**Stated task**
From the listing below, copy only the lines from the line that contains "make() for make" to the line that contains "imported = [obj", counting those two lines as part of the copy.

(Records with modeling code)
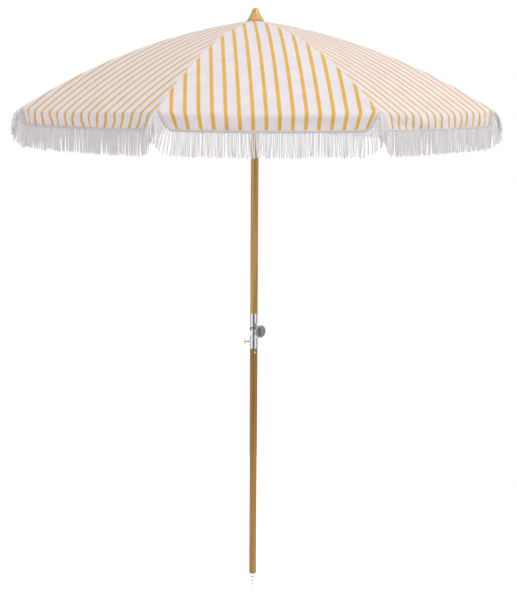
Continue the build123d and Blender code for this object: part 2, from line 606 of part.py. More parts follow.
def stretcher():
    """A stay on +X from the runner to the rib: eye, rod and a fork with its pin."""
    line = Vector(EAR_PIN[0] - RUNNER_PIN[0], 0, EAR_PIN[1] - RUNNER_PIN[1]).normalized()

    def at(distance):
        return RUNNER_PIN[0] + line.X * distance, RUNNER_PIN[1] + line.Z * distance

    fork_root = at(STRETCHER_LENGTH - FORK_REACH)
    eye_end = at(RIB_ARM_LENGTH)
    body = rod((eye_end[0], 0, eye_end[1]), (fork_root[0], 0, fork_root[1]), ROD_RADIUS)
    body += rib_plate(link_sketch(RUNNER_PIN, eye_end, RIB_ARM_WIDTH), RIB_ARM_THICKNESS)
    fork_width = EAR_THICKNESS + 2 * (MOVING_GAP + FORK_TINE)
    fork = rib_plate(link_sketch(fork_root, EAR_PIN, FORK_WIDTH), fork_width)
    mouth_end = at(STRETCHER_LENGTH + EAR_RADIUS + FORK_MOUTH_GAP)
    mouth_start = at(STRETCHER_LENGTH - FORK_BRIDGE + EAR_RADIUS)
    mouth_width = 2 * (EAR_RADIUS + FORK_MOUTH_GAP)
    mouth = rib_plate(link_sketch(mouth_start, mouth_end, mouth_width), EAR_THICKNESS + 2 * MOVING_GAP)
    body += fork - mouth
    body += pin_hole(EAR_PIN, FORK_PIN_RADIUS, fork_width / 2)
    return body - pin_hole(RUNNER_PIN, HINGE_PIN_RADIUS + RUNNING_FIT, RIB_ARM_THICKNESS)


# ---------------------------------------------------------------- canopy
def panel_profile(offset):
    """Three (distance from the axis, height) points along a panel's middle line."""
    slopes = (CANOPY_TOP_SLOPE, (CANOPY_TOP_SLOPE + RIM_SLOPE) / 2, RIM_SLOPE)
    shrink = cos(radians(HALF_PANEL))
    points = []
    for slope in slopes:
        radius, height = arc_point(slope)
        fall = atan2(tan(radians(slope)), shrink)
        points.append((radius * shrink + offset * sin(fall), height + offset * cos(fall)))
    return points


def half_wedge():
    """The space from the rib on +X to half the seam gap short of the panel's middle line."""
    reach = RIM_RADIUS + CUT_REACH
    side = radians(HALF_PANEL)
    inner = SEAM_GAP / 2 / sin(side)
    far = (inner + reach, reach * tan(side))
    outline = Polyline((inner, 0), (inner + reach, 0), far, close=True)
    return extrude(make_face(outline), amount=2 * RIM_HEIGHT)


def both_sides(half):
    return half, mirror(half, about=Plane.XZ)


def canopy():
    """The cloth over one rib, out to the middle of the panel on each side of it."""
    outer = ThreePointArc(*panel_profile(CLOTH / 2))
    inner = ThreePointArc(*panel_profile(-CLOTH / 2))
    section = make_face(outer + inner + Line(outer @ 0, inner @ 0) + Line(outer @ 1, inner @ 1))
    sheet = extrude(Plane.XZ * section, amount=HEM_HALF_WIDTH + CUT_REACH, both=True)
    left, right = both_sides((Rot(0, 0, HALF_PANEL) * sheet) & half_wedge())
    return left + right


def valance():
    """The flap that hangs from the hem on each side of one rib, with its fringe."""
    top = RIM_HEIGHT - HEM_DROP
    foot = RIM_HEIGHT - FLAP_HEIGHT
    tip = foot - FRINGE_HEIGHT
    near = -SEAM_GAP / 2
    flap_corner = -(HEM_HALF_WIDTH - FLAP_SIDE_SLANT)
    fringe_side = FRINGE_SIDE_GAP - HEM_HALF_WIDTH
    flap = [(near, top), (near, foot), (flap_corner, foot), (CLOTH - HEM_HALF_WIDTH, top)]
    fringe = [
        (near, foot),
        (near, tip),
        (fringe_side + FRINGE_CORNER, tip),
        (fringe_side, tip + FRINGE_CORNER),
        (fringe_side, top - FRINGE_BELOW_HEM),
        (flap_corner, foot),
    ]

    def hanging(points, thickness):
        face = Plane.YZ * make_face(Polyline(points, close=True))
        return Pos(HEM_APOTHEM - FRINGE_THICKNESS / 2, 0, 0) * extrude(face, amount=thickness / 2, both=True)

    half = hanging(flap, CLOTH) + hanging(fringe, FRINGE_THICKNESS)
    return Compound(list(both_sides(Rot(0, 0, HALF_PANEL) * half)))


# ---------------------------------------------------------------- writing
def nodes():
    """Each node's name and its function."""
    single = [
        ground_spike, lower_pole, spigot_tube, spigot_rivet, tilt_joint_lower, friction_washer,
        pivot_bolt, knob_washer, tilt_knob, thumb_screw_pad, thumb_screw, tilt_joint_upper,
        upper_rivet, upper_pole, runner_catch, crown, crown_pins, apex_patch, finial_screw,
        finial, runner, runner_pins,
    ]
    model = {make.__name__: make() for make in single}
    for make in (rib, stretcher, canopy, valance):
        for number, copy in enumerate(around(make()), start=1):
            model[f"{make.__name__}_{number}"] = copy
    return model


if __name__ == "__main__":
    os.makedirs("parts", exist_ok=True)
    for name, shape in nodes().items():
        export_step(shape, f"parts/{name}.step")
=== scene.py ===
import json
from math import asin, atan2, cos, exp, hypot, pi, radians, sin, sqrt, tan

import bmesh
import bpy
import numpy as np
from mathutils import Matrix, Vector, noise


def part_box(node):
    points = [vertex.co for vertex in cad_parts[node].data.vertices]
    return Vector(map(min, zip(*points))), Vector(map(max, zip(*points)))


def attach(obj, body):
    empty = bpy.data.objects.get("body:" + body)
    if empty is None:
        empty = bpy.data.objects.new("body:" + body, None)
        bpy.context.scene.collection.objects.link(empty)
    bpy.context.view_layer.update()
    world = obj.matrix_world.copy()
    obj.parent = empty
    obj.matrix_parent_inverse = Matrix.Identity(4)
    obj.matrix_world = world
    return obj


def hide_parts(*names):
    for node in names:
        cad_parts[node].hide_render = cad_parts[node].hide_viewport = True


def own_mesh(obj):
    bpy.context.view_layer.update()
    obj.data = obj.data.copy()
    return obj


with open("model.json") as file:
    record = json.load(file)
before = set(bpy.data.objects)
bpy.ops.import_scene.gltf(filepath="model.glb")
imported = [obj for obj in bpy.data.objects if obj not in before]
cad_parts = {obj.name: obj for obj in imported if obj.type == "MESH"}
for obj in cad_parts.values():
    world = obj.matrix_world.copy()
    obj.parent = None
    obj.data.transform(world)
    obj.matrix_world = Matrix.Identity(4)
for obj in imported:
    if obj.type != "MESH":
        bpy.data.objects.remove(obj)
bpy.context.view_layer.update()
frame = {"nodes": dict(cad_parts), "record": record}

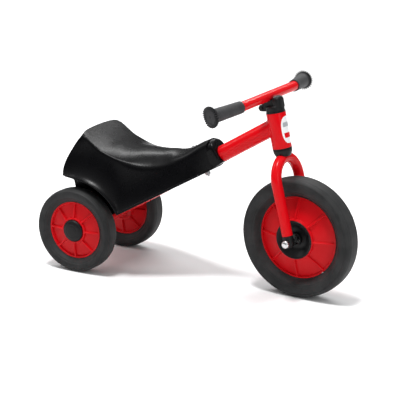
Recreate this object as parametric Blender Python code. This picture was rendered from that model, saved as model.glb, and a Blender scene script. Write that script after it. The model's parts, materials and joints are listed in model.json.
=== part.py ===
"""Toddler ride-on: one steered front wheel, two rear wheels, a moulded saddle on one main tube.

Run with: blender --background --python part.py
Frame: metres, +X forward, +Y the rider's left, +Z up.
Origin on the ground under the middle of the overall length and width.
"""
import math

import bmesh
import bpy
from mathutils import Matrix, Quaternion, Vector
from mathutils.bvhtree import BVHTree

MM = 0.001

# Driving dimensions
FRONT_WHEEL_R = 125 * MM
REAR_WHEEL_R = 90 * MM
FRONT_TYRE_W = 48 * MM
REAR_TYRE_W = 39 * MM
WHEELBASE = 476 * MM
REAR_TRACK = 193 * MM
HEAD_ANGLE = math.radians(12.75)         # steering axis, leaning back from the vertical
HEAD_TUBE_R = 20 * MM
HEAD_TUBE_LENGTH = 72.5 * MM
HEAD_TUBE_BOTTOM_Z = 306 * MM
HEAD_BOTTOM_AHEAD_OF_REAR_AXLE = 431.7 * MM
MAIN_TUBE_R = 17 * MM
MAIN_TUBE_SLOPE = math.radians(31.9)
BAR_R = 10 * MM
BAR_BEHIND_HEAD = 17.6 * MM              # middle of the bar, from the middle of the head tube's top
BAR_ABOVE_HEAD = 31 * MM
BAR_BETWEEN_GRIPS = 212 * MM
GRIP_LENGTH = 85 * MM
GRIP_SWEEP = math.radians(14.5)          # each grip points this far back and this far down
GRIP_DROP = math.radians(4.5)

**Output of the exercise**
    model = {make.__name__: make() for make in single}
    for make in (rib, stretcher, canopy, valance):
        for number, copy in enumerate(around(make()), start=1):
            model[f"{make.__name__}_{number}"] = copy
    return model


if __name__ == "__main__":
    os.makedirs("parts", exist_ok=True)
    for name, shape in nodes().items():
        export_step(shape, f"parts/{name}.step")
=== scene.py ===
import json
from math import asin, atan2, cos, exp, hypot, pi, radians, sin, sqrt, tan

import bmesh
import bpy
import numpy as np
from mathutils import Matrix, Vector, noise


def part_box(node):
    points = [vertex.co for vertex in cad_parts[node].data.vertices]
    return Vector(map(min, zip(*points))), Vector(map(max, zip(*points)))


def attach(obj, body):
    empty = bpy.data.objects.get("body:" + body)
    if empty is None:
        empty = bpy.data.objects.new("body:" + body, None)
        bpy.context.scene.collection.objects.link(empty)
    bpy.context.view_layer.update()
    world = obj.matrix_world.copy()
    obj.parent = empty
    obj.matrix_parent_inverse = Matrix.Identity(4)
    obj.matrix_world = world
    return obj


def hide_parts(*names):
    for node in names:
        cad_parts[node].hide_render = cad_parts[node].hide_viewport = True


def own_mesh(obj):
    bpy.context.view_layer.update()
    obj.data = obj.data.copy()
    return obj


with open("model.json") as file:
    record = json.load(file)
before = set(bpy.data.objects)
bpy.ops.import_scene.gltf(filepath="model.glb")
imported = [obj for obj in bpy.data.objects if obj not in before]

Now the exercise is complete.